What is sustainability education?
Sustainability education aims to empower learners to become global citizens for sustainable development. In this blogpost, you will learn about four frequently asked questions about the concept:
1. What do you mean by sustainability education?
Imagine a class of business students. They’re sitting in an overcrowded lecture hall, learning from a professor about sales. In a 2-hour lecture, the professor goes through 200 slides. Is this sustainability education? No it isn’t. Let’s explore why not below.
Sustainability education “empowers learners to take informed decisions and responsible actions for environmental integrity, economic viability and a just society, for present and future generations, while respecting cultural diversity” (UNESCO).
This ambition makes this concept a paradigm shift in education. Above all, this sustainability education definition is:
- Action-oriented: Rather than sitting in a classroom all day, students investigate and solve real-life problems.
- Learner-centred: Rather than the teacher designing the curriculum, students take ownership of what and how they learn. The teacher becomes a facilitator.
- Interdisciplinary: Rather than just studying a topic from one discipline, students explore topics from social, economic and environmental perspectives.
- Local and global: Rather than investigating issues on a national level, e.g. the national economy, students explore topics in their local and global dimensions.
- Focused on key topics: Rather than focusing on how to sell more products to consumers, sustainability education explicitly focuses on key environmental and societal challenges, such as water scarcity, climate change, disaster risk reduction, biodiversity loss, food crisis or climate refugees.
- Transformative: Rather than teaching students to become obedient followers, sustainability education empowers learners to become global citizens for sustainable development.
2. How to realise it?
Sustainability education is not only about integrating sustainability into the curriculum. It demands that educational institutions take a holistic approach to:
- Reorient the curriculum towards sustainability education,
- Embed sustainability into the organisational culture, policy, and governance,
- Take campus organisation as a living laboratory for learners to learn about sustainability,
- Reach out to and help the local community become more sustainable itself.
This whole-institution approach requires that the concept becomes not only a top priority for educators and students but also administrators, managers, and policy-makers.
3. What does sustainability education teach?
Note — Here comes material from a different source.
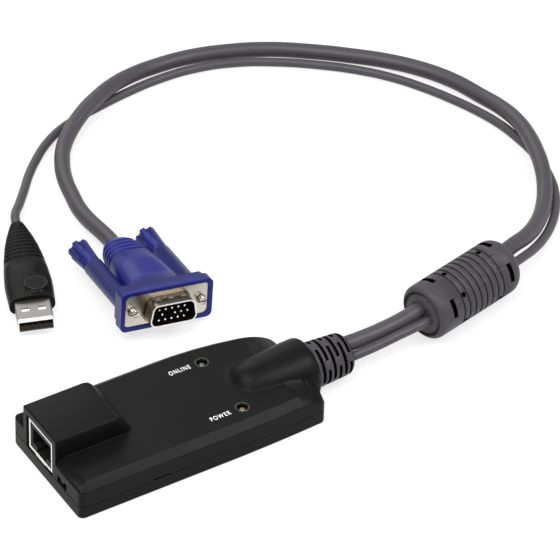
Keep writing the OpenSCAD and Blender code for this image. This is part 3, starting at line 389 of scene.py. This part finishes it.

This educational approach teaches key competencies that empower students to become global citizens for sustainable development. However, what exactly are these competencies? We like the competency framework of Arnim Wiek and colleagues (2014). Their framework focuses on five competencies:
Systems thinking gives students a lens to look at the world in all its complexity, messiness and uncertainty. For example, when studying energy production from a system’s perspective, then students would identify things like the system’s actors, dynamics, leverage points, thresholds or feedback loops. Check out Thinking in Systems: A primer, by Donella H. Meadows, as a great introduction.
Anticipatory thinking enables learners to think creatively and critically about the future. How will the environment be impacted when current consumption trends continue? How would a sustainable world look like? What are the unintended consequences of sustainability policies? Among others, students learn about scenario planning, transition management, modelling, and simulations.
Students learn to define for themselves how the world ought to be and what sustainability means to them. To achieve this, students learn about topics including climate justice, ethics, multi-criteria assessment or inter-generational equity. This enables them to, among others, argue to what extent products, companies, goals or systems contribute to sustainability or not.
Sustainability education teaches students how to ‘get things done’. This is why they need to learn to:
- Design sustainability projects, policies, and campaigns,
- Navigate the complexities of multi-stakeholder processes,
- Overcome resistance and deal with criticism,
- Understand and communicate with their target group,
- Continue to reflect and monitor change processes.
Change only happens through groups, teams or communities that are mobilised around a common cause. To become sustainability leaders, students need to inspire followers, negotiate with opponents, build alliances and communicate across cultures. Therefore, they need to learn about topics like team-work, partnerships, leadership, democracy or participation.
4. Why is sustainability education important?
Globalisation and digitalisation connect the world. As a result, cultures mix, economies grow and communication speeds up. The world becomes increasingly complex and uncertain.
In addition to these mega-trends, humanity is altering the planet’s climate, animals and landscapes in unprecedented ways, and threatening all life on earth.
We’ve entered the Anthropocene – a new geological area shaped by humanity:
Given these global developments, students have an increasing demand for education that goes beyond teaching knowledge and skills just to find a job.
Above all, students need new perspectives to be able to understand the rapidly changing world they live in. In addition, they need to participate in this world. Many of them also want to help reduce poverty, protect the environment and create inclusive societies. To realise this ambition, a new approach to education is needed.
Sustainability education provides this alternative approach, aiming to educate students as global citizens for sustainable development.